髪を黒く染めるよう学校で指導されたことで精神的苦痛を受けたとして慰謝料を求める訴訟の控訴審判決が大阪高等裁判所でありました。
この事案で注意しなければならないのは茶髪などに染めて、それを元に戻すように指導されたのではなく、もともと地毛の色が黒くない生徒が黒く染めるよう指導を受けたことです。
第一審、控訴審ともにこのような指導に違法性は認めませんでした。
染色の強要は人格権の侵害だとして争われたのですが、第一審では染色を禁じた校則は生徒を規律するための裁量の範囲内とされ、校則やこれに基づく指導が違法と認定されることはありませんでした。
しかし校則で染色を禁じているなら、地毛が黒くない生徒の髪を黒く染めるように指導することは問題があるように思えます。
実際は生徒一人ひとりの実情を把握することは困難だという事情があるのではないでしょうか。
髪を染めることが学校での規律を守ることにつながることは少ないのだと思います。
しかし地毛であるなら黒く染めろというのは、明らかに自由の制約つまり侵害に当たるように思います。

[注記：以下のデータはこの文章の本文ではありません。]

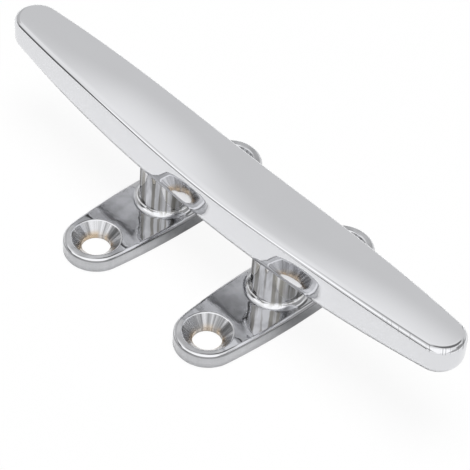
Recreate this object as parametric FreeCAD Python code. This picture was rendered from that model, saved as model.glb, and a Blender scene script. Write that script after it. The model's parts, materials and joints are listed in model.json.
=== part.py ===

この問題で行き過ぎではないかと感じる理由がもう1つ私にはあります。
私の同級生で頭頂部部分の髪の色が途中から茶系(赤っぽい)人がいたのです。
実際に見てみないと伝わりにくいとは思いますが、髪の毛の色が途中から変わり、頭頂部を染めて地毛の色が根本部分に出てきたように見えるのです。
地毛でこのような人がいるので、学校側も指導一辺倒ではなく、このような人もいるのだという理解を教えることも教育の一環ではないでしょうか。